In School Girls, there was the moment when it stopped being a comedy about girls trying to compete in a school beauty pageant to a play about colorism, and what kind of girls are considered more beautiful and valuable. Jaja, similarly, has a turn, when the play transforms from a beauty-shop comedy to a meditation on immigration, and what it looks like for Africans. That balance, of laughter and heart, is key for Bioh in all of her plays.
"As somebody who is first generation...I just feel this responsibility to really humanize our experiences and add to the conversation of how we're reflected in media, particularly in theatre," says Bioh. "So I have to have that bite, because otherwise, it's just pointless. Otherwise, we're just laughing at Black people.
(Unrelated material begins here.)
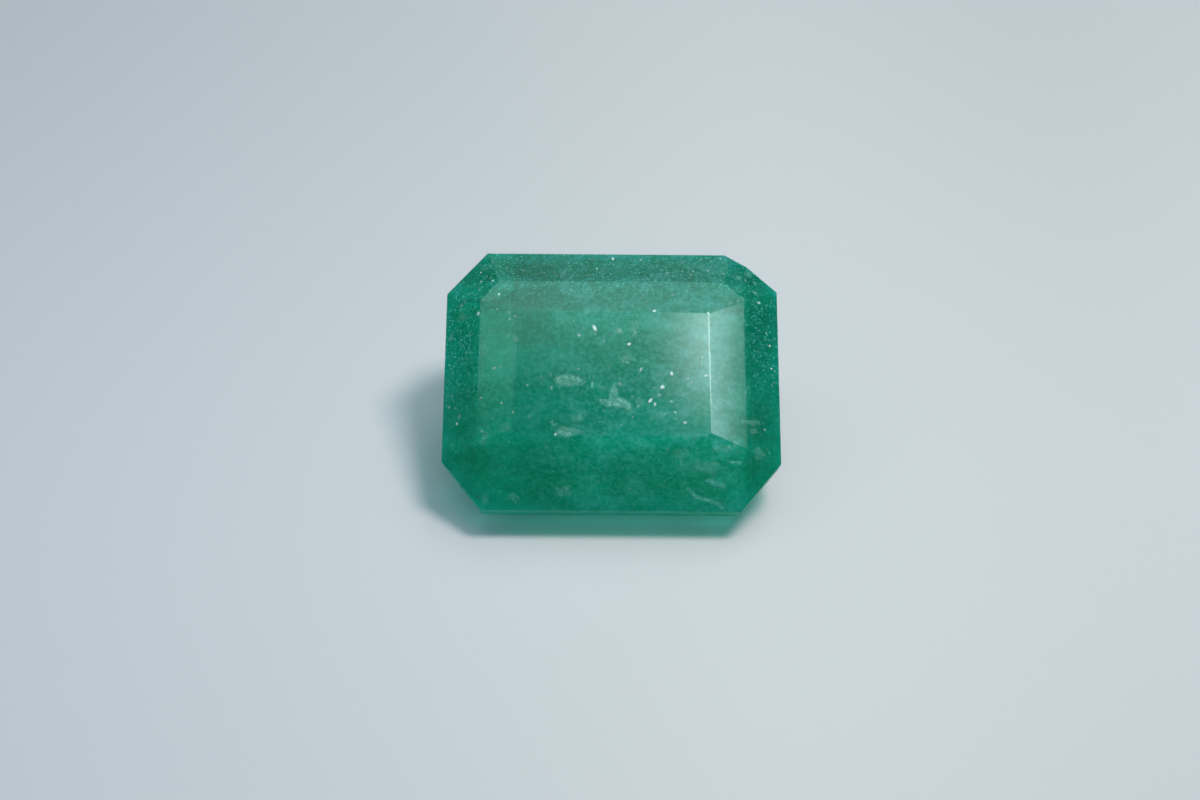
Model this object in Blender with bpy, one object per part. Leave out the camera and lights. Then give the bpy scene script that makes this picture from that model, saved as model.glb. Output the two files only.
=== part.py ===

And America doesn't need to do that anymore."
For Bioh, there is power in showcasing the lived experiences of a certain group of people—as a way to inspire empathy, and understanding. Because for Bioh, what's also been beautiful about how her plays have been received are the diversity of people who have come up to her saying they saw themselves in her characters. She hopes for the same with Jaja.
"We all have a deep universality in our stories and our struggle," she says. "We are all people trying to live our lives as best we can, in a system that is deeply committed to keeping us down, by a white patriarchal society. Any and every Black person on any continent has that awareness and understanding of that. Jaja’s shop is a safe space where all of these ladies can just be."